▸ **TASK TO CARRY OUT**:
Copy out the data below verbatim.

▸ **EXCERPTED DATA**:
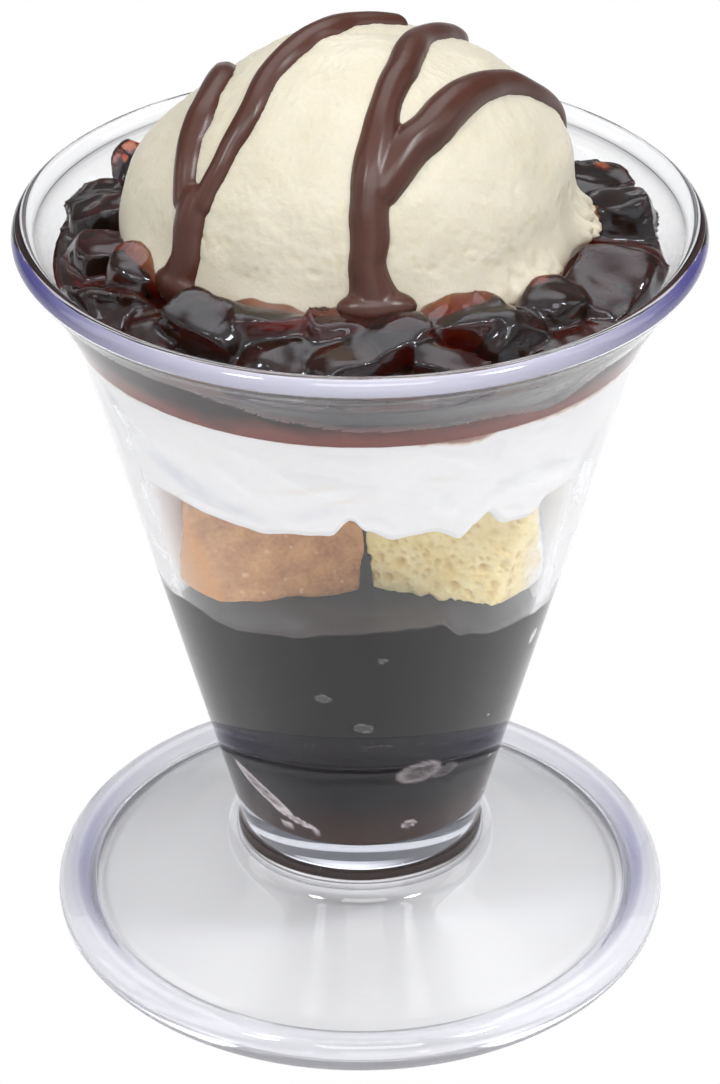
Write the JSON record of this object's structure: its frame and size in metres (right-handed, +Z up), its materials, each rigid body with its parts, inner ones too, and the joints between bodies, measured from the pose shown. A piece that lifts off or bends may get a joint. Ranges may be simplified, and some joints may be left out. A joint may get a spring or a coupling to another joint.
{
  "type": "coffee jelly parfait in a footed cup",
  "caption": "Clear footed dessert cup filled with coffee jelly, sponge cake and whipped cream, topped with jelly chunks and a drizzled ice cream scoop.",
  "frame": {"origin": "middle of the foot's underside, on the surface the cup stands on", "axes": "+Z up along the cup's axis, -Y towards the side shown to a guest"},
  "size_m": [0.084, 0.084, 0.1236],
  "materials": {
    "clear_cup": "clear moulded plastic, glossy, faintly lilac where thick",
    "coffee_jelly": "wet, glossy, near black with amber thin edges",
    "cake_crust": "matte, fine pores",
    "cake_crumb": "matte, open crumb",
    "whipped_cream": "soft satin",
    "ice_cream": "fine icy grain, glossy chocolate drizzle"
  },
  "bodies": {
    "root": {"cup": "clear_cup", "jelly_lower": "coffee_jelly", "cake_crust_front": "cake_crust", "cake_crumb_front": "cake_crumb", "cake_crumb_back": "cake_crumb", "cake_crust_back": "cake_crust", "cream": "whipped_cream", "jelly_heap": "coffee_jelly", "ice_cream": "ice_cream"}
  },
  "joints": []
}
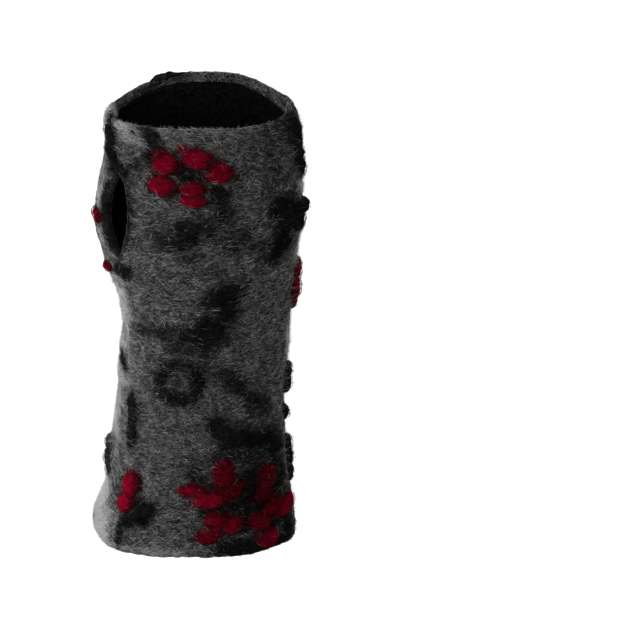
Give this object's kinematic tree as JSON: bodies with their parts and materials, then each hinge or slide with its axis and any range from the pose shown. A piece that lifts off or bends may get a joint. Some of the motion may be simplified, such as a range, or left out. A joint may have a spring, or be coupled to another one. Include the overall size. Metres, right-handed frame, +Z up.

▸ **FINISHED TASK**:
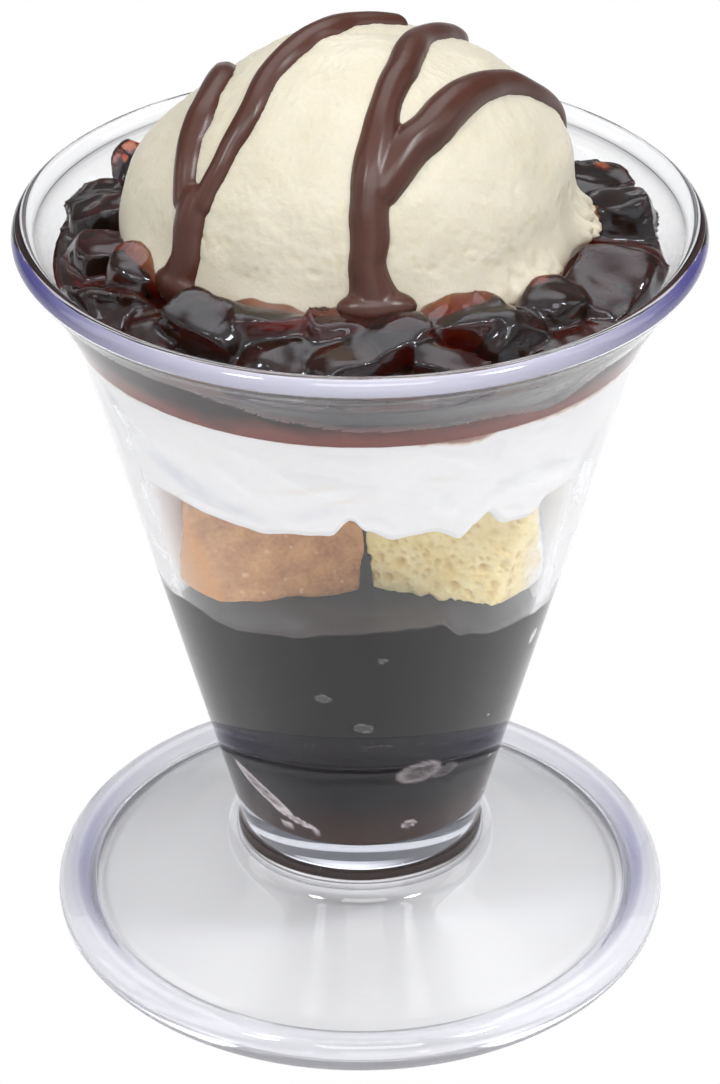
Write the JSON record of this object's structure: its frame and size in metres (right-handed, +Z up), its materials, each rigid body with its parts, inner ones too, and the joints between bodies, measured from the pose shown. A piece that lifts off or bends may get a joint. Ranges may be simplified, and some joints may be left out. A joint may get a spring or a coupling to another joint.
{
  "type": "coffee jelly parfait in a footed cup",
  "caption": "Clear footed dessert cup filled with coffee jelly, sponge cake and whipped cream, topped with jelly chunks and a drizzled ice cream scoop.",
  "frame": {"origin": "middle of the foot's underside, on the surface the cup stands on", "axes": "+Z up along the cup's axis, -Y towards the side shown to a guest"},
  "size_m": [0.084, 0.084, 0.1236],
  "materials": {
    "clear_cup": "clear moulded plastic, glossy, faintly lilac where thick",
    "coffee_jelly": "wet, glossy, near black with amber thin edges",
    "cake_crust": "matte, fine pores",
    "cake_crumb": "matte, open crumb",
    "whipped_cream": "soft satin",
    "ice_cream": "fine icy grain, glossy chocolate drizzle"
  },
  "bodies": {
    "root": {"cup": "clear_cup", "jelly_lower": "coffee_jelly", "cake_crust_front": "cake_crust", "cake_crumb_front": "cake_crumb", "cake_crumb_back": "cake_crumb", "cake_crust_back": "cake_crust", "cream": "whipped_cream", "jelly_heap": "coffee_jelly", "ice_cream": "ice_cream"}
  },
  "joints": []
}
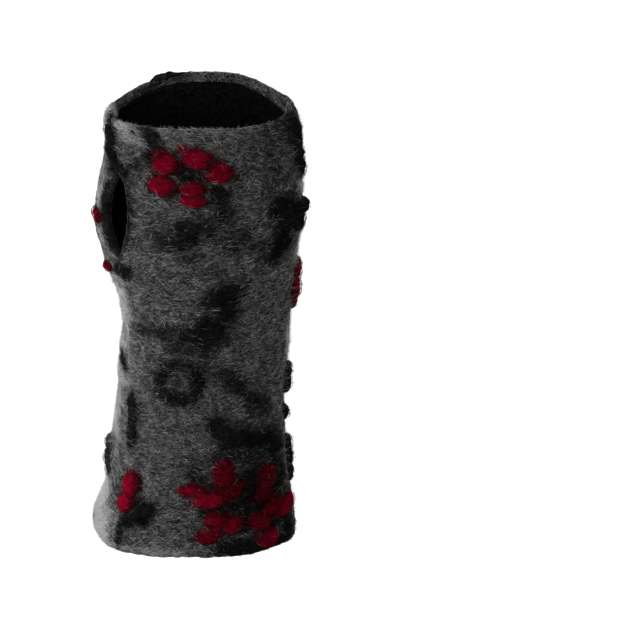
Give this object's kinematic tree as JSON: bodies with their parts and materials, then each hinge or slide with its axis and any range from the pose shown. A piece that lifts off or bends may get a joint. Some of the motion may be simplified, such as a range, or left out. A joint may have a spring, or be coupled to another one. Include the overall size. Metres, right-handed frame, +Z up.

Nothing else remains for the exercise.